Getting just over 1-1, he would have to have a monster to call.
In Example No. 2 you shove for $900 and your opponent only has to call $500 more in a $1,300 pot.
In this example he's getting almost 3-1.
Your opponent is never ever going to fold getting nearly 3-1 with a decent chip stack.
Now you're relying only on hand strength rather than relying on fold equity with hand strength as a backup.
When the Blinds Are High
Once it gets to the late stages of a sit-and-go, there is very little play.
Most players sit on a 10BB stack. If you have less than 10BBs your strategy is very easy: you shove, or you fold.
Any pocket pair is good for a shove with less than 10BBs.
If you're called you're likely 50% to win. But again you're looking for folds, not calls.
A Word of Warning
Just because you should be willing to shove any pocket pair does not mean that you should also be calling all-ins just because you have a pair.
Aggression is the key - it gives you two ways to win.
If you are calling with small pocket pairs, that signifies a leak in your game. You're basically calling and hoping to win a coin flip.
You do not want to flip for your tournament life, even if you have 10BBs. You're better off folding and waiting for a pot where you are first in.

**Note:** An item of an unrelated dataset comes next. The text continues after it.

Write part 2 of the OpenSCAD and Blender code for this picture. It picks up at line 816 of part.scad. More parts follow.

Pocket pairs look nice but they are only ever a big favorite if your opponent holds an underpair, which is unlikely.
Although they are great to push with, they're not great to call with.
Your Best and Worst Enemy
Small pocket pairs, due to their sliding scale of usefulness, can be your best friend and your worst enemy.
Playing them can sometimes be a frustrating experience.

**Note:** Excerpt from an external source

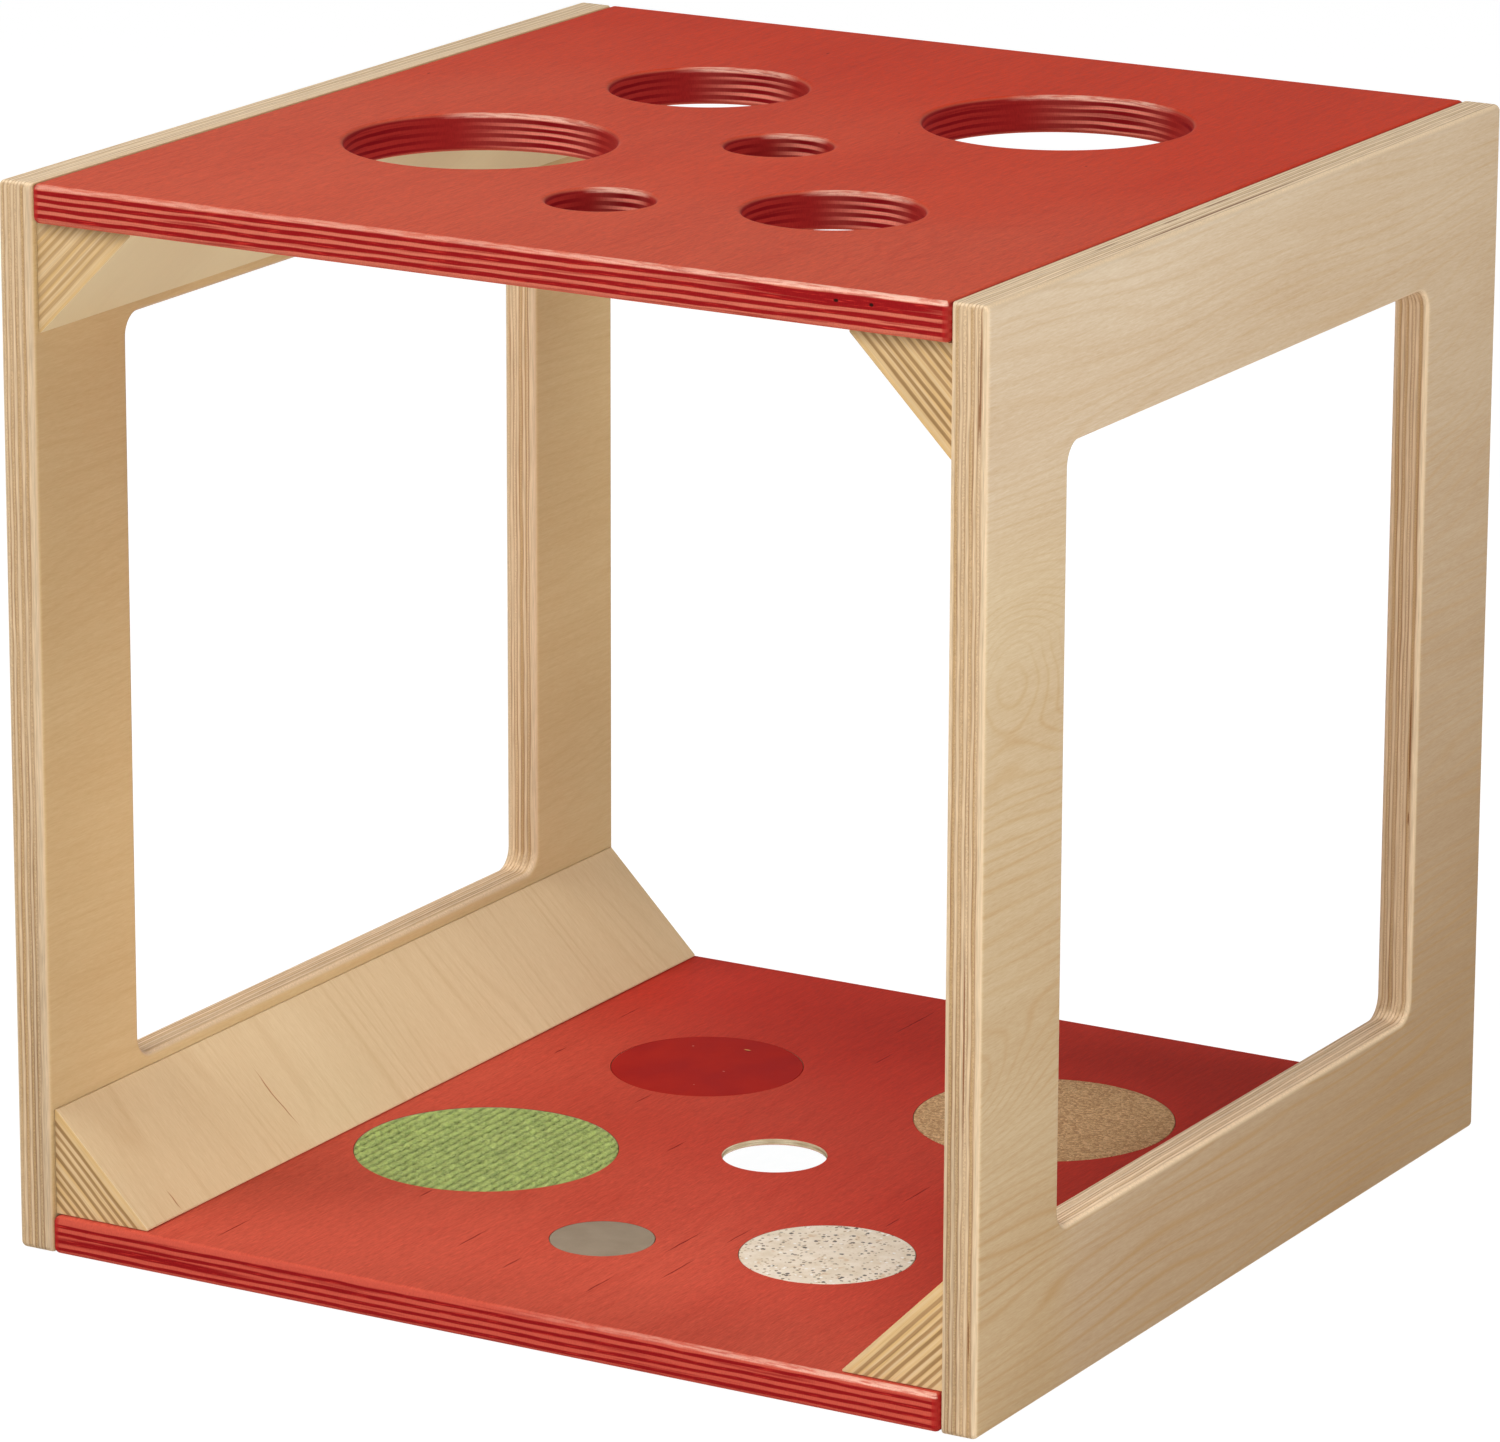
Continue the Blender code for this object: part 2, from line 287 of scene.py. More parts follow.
def disc_rims(widening=0.0):
    """The rims of the openings above or round the discs."""
    rims = []
    for node in DISC_NODES:
        middle = box_middle(node)
        rims.append(circle_rim(middle.x, middle.y, box_size(node).x + widening, side=-1))
    return rims


def build_panel(node, openings, pockets=()):
    size = box_size(node)
    outer = rectangle_rim(size.x / 2, size.y / 2, CORNER_RADIUS, ROUNDING_SEGMENTS)
    place = Matrix.Translation(box_middle(node))
    return rounded_solid(
        node + "_board", [outer, *openings], size.z, EDGE_ROUNDING, place, pockets
    )


def build_bottom_panel():
    """The panel with a round pocket for each disc."""
    face_z = boxes["bottom_panel"][1].z
    pockets = []
    for node, rim in zip(DISC_NODES, disc_rims(2 * GAP)):
        pockets.append((rim, face_z - boxes[node][0].z + GAP))
    return build_panel("bottom_panel", [], pockets)


def in_a_pocket(point):
    for node in DISC_NODES:
        middle = box_middle(node)
        reach = math.hypot(point.x - middle.x, point.y - middle.y)
        if reach < box_size(node).x / 2 + 2 * GAP:
            return True
    return False


def line_pockets(piece, wall_material):
    """Gives the pockets' walls and floors their own, unstained material."""
    piece.data.materials.append(wall_material)
    wall_slot = len(piece.data.materials) - 1
    low, high = boxes["bottom_panel"]
    for face in piece.data.polygons:
        is_inside = low.z + EDGE_ROUNDING < face.center.z < high.z - POCKET_ARRIS
        if is_inside and in_a_pocket(face.center):
            face.material_index = wall_slot


def build_rail(node):
    """A triangular rail whose square corner points to the side frame and the panel."""
    low, high = boxes[node]
    size = high - low
    sign_x = 1 if "right" in node else -1
    sign_z = 1 if "top" in node else -1
    corner_x = high.x if sign_x > 0 else low.x
    corner_z = high.z if sign_z > 0 else low.z
    section = [(0, 0), (size.x, 0), (size.x, RAIL_TIP), (RAIL_TIP, size.z), (0, size.z)]
    corners = [(-sign_x * across, -sign_z * up) for across, up in section]
    rim = rounded_polygon(corners, RAIL_ARRIS * CORNER_SHARE, ARRIS_SEGMENTS)
    # This turn lays the section's Y along Z and the extrusion along Y.
    turn = Matrix(((1, 0, 0, 0), (0, 0, -1, 0), (0, 1, 0, 0), (0, 0, 0, 1)))
    place = Matrix.Translation((corner_x, (low.y + high.y) / 2, corner_z)) @ turn
    return rounded_solid(node + "_prism", [rim], size.y, RAIL_ARRIS, place)


def build_disc(node):
    """A disc with a small arris round its rims."""
    size = box_size(node)
    rim = circle_rim(0, 0, size.x)
    place = Matrix.Translation(box_middle(node))
    return rounded_solid(node + "_face", [rim], size.z, DISC_ARRIS, place)


# Carpet

CARPET_MIDDLE = box_middle("green_carpet_disc")
CARPET_RADIUS = box_size("green_carpet_disc").x / 2
CARPET_BACK_Z = boxes["green_carpet_disc"][0].z
CARPET_FACE_Z = boxes["green_carpet_disc"][1].z
CARPET_COLUMNS = 300
CARPET_ROWS = 150
CARPET_RIM = 0.002
CARPET_RIM_DROP = 0.0003
RIB_PITCH = 0.0051
RIB_HEIGHT = 0.0014
# The higher it is, the narrower the crests of the ribs are.
RIB_SHARPNESS = 0.6
# Wavering of the ribs and unevenness of the pile: size, waves per metre on X and Y, seed.
RIB_WAVER = [(0.0008, 90, 90, 3.0), (0.0004, 240, 170, 8.0)]
PILE_LAYERS = [(0.0009, 260, 300, 5.0), (0.0003, 900, 500, 0.5), (0.00015, 2400, 1900, 1.5)]
PILE_SMOOTH_ANGLE = math.radians(70)

CARPET_SEED = 7
FIBRE_COUNT = 5200
FIBRE_LENGTH = 0.0042
FIBRE_SHORTEST_SHARE = 0.4
FIBRE_WIDTH = 0.00011
FIBRE_END_SHARE = 0.35
FIBRE_LIFT = 0.0005
FIBRE_CURL = 1.6
FIBRE_STEPS = 4
FIBRE_MARGIN = 0.0004
FIBRE_OVERHANG = 0.0006


def layered_noise(layers, x, y):
    total = 0.0
    for size, per_x, per_y, seed in layers:
        total += size * noise.noise((x * per_x, y * per_y, seed))
    return total


def rib_height(x, y):
    """Height of the ribbed pile, 0 at its highest line."""
    turn = FULL_TURN * (x + layered_noise(RIB_WAVER, x, y)) / RIB_PITCH
    crest = 0.5 + 0.5 * math.cos(turn)
    return layered_noise(PILE_LAYERS, x, y) - RIB_HEIGHT * (1 - crest**RIB_SHARPNESS)


def carpet_column(shape, column):
    """A row of vertices across the carpet, which is one vertex at the carpet's two tips."""
    angle = math.pi * column / CARPET_COLUMNS
    across = -CARPET_RADIUS * math.cos(angle)
    reach = CARPET_RADIUS * math.sin(angle)
    is_tip = column in (0, CARPET_COLUMNS)
    vertices = []
    for row in range(1 if is_tip else CARPET_ROWS + 1):
        along = 0.0 if is_tip else reach * (2 * row / CARPET_ROWS - 1)
        near_rim = math.hypot(across, along) - (CARPET_RADIUS - CARPET_RIM)
        rim_share = max(0.0, near_rim) / CARPET_RIM
        x = CARPET_MIDDLE.x + across
        y = CARPET_MIDDLE.y + along
        height = rib_height(x, y) * (1 - rim_share) - CARPET_RIM_DROP * rim_share
        vertices.append(shape.verts.new((x, y, CARPET_FACE_Z + height)))
    return vertices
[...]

But if you look to play them in position and you don't fall in love with them, they can actually be very profitable hands for you.
Start looking for situations early when you can limp and hit a big hand and start looking for good steal opportunities later when the blinds are bigger.
In the middle you can mix raises and limps from late position.
If you do this, you'll minimize the time you spend in trouble with pocket pairs and maximize the times you put your opponents to tough decisions.